Quand l’obéissance tue : le drame oublié de l’expédition Franklin
Un épisode de la série « survivre ensemble – ce que les extrêmes révèlent du lien social »
10 récits réels, 10 situations limites, 10 analyses anthropologiques pour penser ce qui nous relie quand tout vacille.
C’est l’histoire d’un rêve impérial devenu cauchemar. En 1845, deux navires quittent l’Angleterre pour percer l’un des derniers mystères de la planète : découvrir le passage du Nord-Ouest, qui relierait l’Atlantique au Pacifique par le nord du Canada. À leur bord, 129 hommes, disciplinés, formés, rationnels. Trois ans plus tard, il ne reste rien. Ou presque : quelques os rongés, des lettres figées dans la glace, des traces de cannibalisme.

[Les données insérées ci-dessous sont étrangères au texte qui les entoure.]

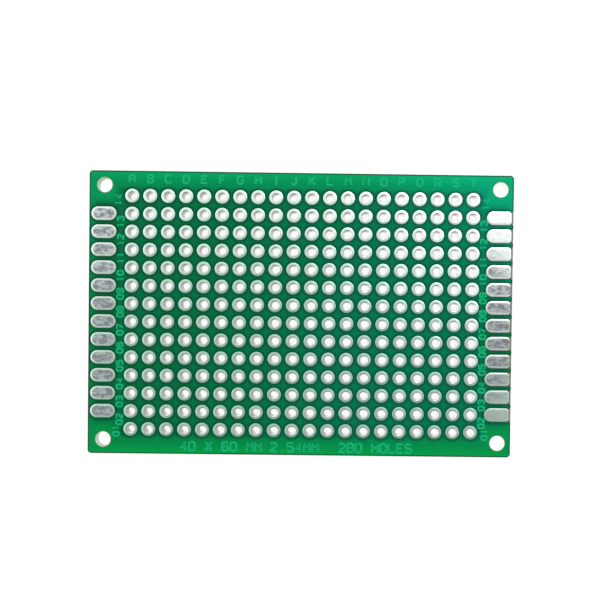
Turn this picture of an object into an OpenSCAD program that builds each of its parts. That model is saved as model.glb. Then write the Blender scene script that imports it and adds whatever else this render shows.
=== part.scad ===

Pourquoi l’élite de la marine britannique a-t-elle sombré dans un tel désastr ? Et que révèle ce naufrage sur la nature du lien social en situation extrême ?

Une expédition modèle
Le capitaine Franklin est un héros national. À 59 ans, il est choisi pour mener l’expédition la plus ambitieuse de l’Empire britannique. Deux navires dernier cri, Erebus et Terror, sont équipés de moteurs à vapeur et remplis de conserves en fer blanc : tout respire la modernité, la maîtrise, la technologie.
Mais dès leur entrée dans l’Arctique, les navires se retrouvent piégés par les glaces. Les hommes attendent, immobilisés, durant des mois. Puis ils tentent de fuir à pied. Aucun ne survivra. Des Inuits croiseront des silhouettes affamérs traînant des traîneaux. Les traces retrouvées plus tard témoignent d’une dégradation lente, marquée par la faim, le froid, les hallucinations, le cannibalisme. Jusqu’au silence final.
Obéir jusqu’à la mort
L’ordre aura regné jusqu’au bout. Les journaux retrouvés montrent que les hommes ont continué à suivre les consignes. Jusqu’à porter des objets inutiles ( vaisselle, livres, épaulettes…). Même dans la déréliction, ils ont obéi. Pourquoi ?
Max Weber distingue trois formes de domination : traditionnelle, légale-rationnelle et charismatique. Ici, c’est le poids de l’institution militaire (la hiérarchie légale-rationnelle) qui les maintient. L’obéissance devient un réflexe. Stanley Milgram, un siècle plus tard, montrera que dans certaines conditions, des individus ordinaires peuvent obéir à l’autorité jusqu’à commettre l’irréparable. Sur la banquise, ce fut la même logique : on suit l’ordre jusqu’à la disparition.
La norme plus forte que la vie
La sociologie des organisations nous apprend que les règles, les statuts, les routines ont une force propre. Elles structurent les comportements, même quand elles deviennent absurdes. Les hommes de Franklin ont continué à agir comme s’ils étaient encore dans un navire, au mépris de l’évidence.
Le philosophe Zygmunt Bauman l’a montré à propos de la Shoah : la rationalité bureaucratique peut survivre à la réalité. À Clipperton, l’autorité s’effondrait faute d’institution. Ici, c’est l’institution qui devient une camisole. La loyauté, parfois, tue.
Un échec devenu mythe
Pendant longtemps, l’Empire a masqué la vérité. On préférait parler d’héroïsme que de cannibalisme. Mais peu à peu, les témoignages inuits, les objets retrouvés, les analyses archéologiques ont révélé un récit bien plus humain…et bien plus troublant.
Ce n’est pas la nature seule qui a tué l’équipage de Franklin. C’est la puissance d’un ordre social si bien intégré qu’il empêchait de désobéir, même pour survivre.
Leçons d’un naufrage gelé
L’expédition Franklin, c’est une leçon de sociologie politique. Elle interroge la frontière entre ordre et absurdité, loyauté et aveuglement. Elle rappelle qu’en situation extrême, la survie collective ne dépend pas seulement de la technologie ou du courage, mais de la capacité à penser autrement les normes, à désobéir quand il le faut.
Même dans les glaces, c’est toujours la société qui fait naufrage…ou résiste.